A & \text{Decrease by } $0.9 & \text{Increase by } $0.05 \\ \hline

B & \text{Decrease by } $1 & \text{Increase by } $1 \\ \hline

C & \text{Decrease by } $0 & \text{Increase by } $1 \\ \hline

D & \text{Decrease by } $0 & \text{Increase by } $0 \\

\end{array}

$$The correct answer is

A.The call option is deep-in-the-money and therefore must have a delta close to one. The put option is deep out-of-the-money and will, therefore, have a delta close to zero. Therefore, the value of the in-the-money call will decrease by close to USD 1, and the value of the out-of-the-money put will increase by a much smaller amount close to 0. Among the four choices, it’s

Athat is closest to satisfying both conditions.## Question 2

\(XYZ\) Inc., a non-dividend-paying stock, has a current price of $200 per share. Eric Rich, FRM, has just sold a six-month European call option contract on 200 shares of this stock at a strike price of $202 per share. He wants to implement a dynamic delta hedging scheme to hedge the risk of having sold the option. The option has a delta of 0.50. He believes that the delta would fall to 0.40 if the stock price falls to $195 per share.

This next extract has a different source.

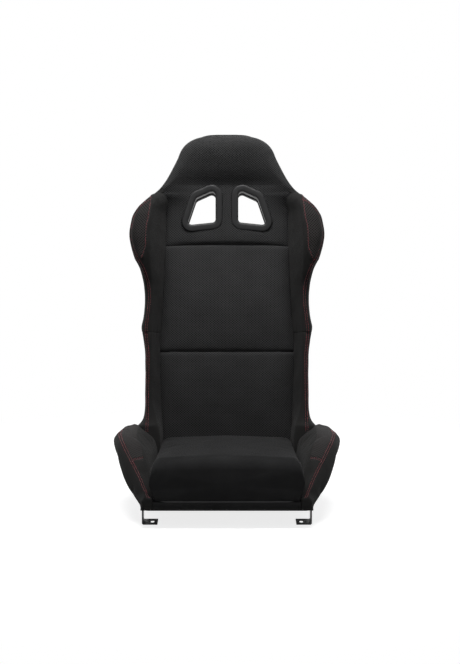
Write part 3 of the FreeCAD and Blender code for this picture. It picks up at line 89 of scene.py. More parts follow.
camera_data = bpy.data.cameras.new("camera")
camera_data.sensor_fit = "VERTICAL"
camera_data.sensor_height = SENSOR
camera_data.lens = SENSOR * FOCAL_LENGTH / PHOTO_HEIGHT
camera_data.shift_x = SEAT_LEFT_OF_CENTRE / PHOTO_HEIGHT
camera = linked("camera", camera_data)
camera.location = (0, FRONT_Y - CAMERA_AHEAD, CAMERA_HEIGHT)
camera.rotation_euler = (math.pi / 2 - CAMERA_PITCH, 0, 0)
bpy.context.scene.camera = camera
bpy.context.scene.view_settings.view_transform = "Standard"

# Curves and sections


def between(stations, level):
    """A value read off (level, value) pairs along a smooth curve that never overshoots."""
    levels = [station[0] for station in stations]
    values = [station[1] for station in stations]
    if level <= levels[0]:
        return values[0]
    if level >= levels[-1]:
        return values[-1]
    spans = [high - low for low, high in zip(levels, levels[1:])]
    rises = [(end - start) / span for start, end, span in zip(values, values[1:], spans)]
    slopes = [rises[0]]
    for before, after, span, next_span in zip(rises, rises[1:], spans, spans[1:]):
        if before * after <= 0:
            slopes.append(0)
        else:
            near, far = span + 2 * next_span, 2 * span + next_span
            slopes.append((near + far) / (near / before + far / after))
    slopes.append(rises[-1])
    index = max(i for i, low in enumerate(levels[:-1]) if low <= level)
    span = spans[index]
    run = (level - levels[index]) / span
    rest = 1 - run
    return (
        values[index] * (1 + 2 * run) * rest ** 2
        + values[index + 1] * (3 - 2 * run) * run ** 2
        + span * slopes[index] * run * rest ** 2
        - span * slopes[index + 1] * rest * run ** 2
    )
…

Identify what action he should take NOW (i.e., when he has just written the option contract) to make his position delta-neutral

After the option is written, if the stock price falls to $195 per share, identify the action Mr. Rich should take at that time, i.e. LATER, to rebalance his delta-hedged position

- NOW: buy 200 shares of stock, LATER: buy 100 shares of stock
- NOW: buy 100 shares of stock, LATER: sell 20 shares of stock
- NOW: sell 100 shares of stock, LATER: buy 100 shares of stock
- NOW: sell 100 shares of stock, LATER: buy 20 shares of stock
The correct answer is

B.NOW: Eric sold a call on 200 shares, that means he’s short delta of \(0.50\times 200\), which is delta = -100. To be delta neutral, he must long (i.e. buy) 100 shares of stock.

LATER: As price falls to $195, the delta moves to \(-80=-0.40\times 200\). To be delta neutral, Eric’s portfolio needs to have 80 shares of stock. He purchased 100 shares at time 0. To rebalance, he must sell 20 shares.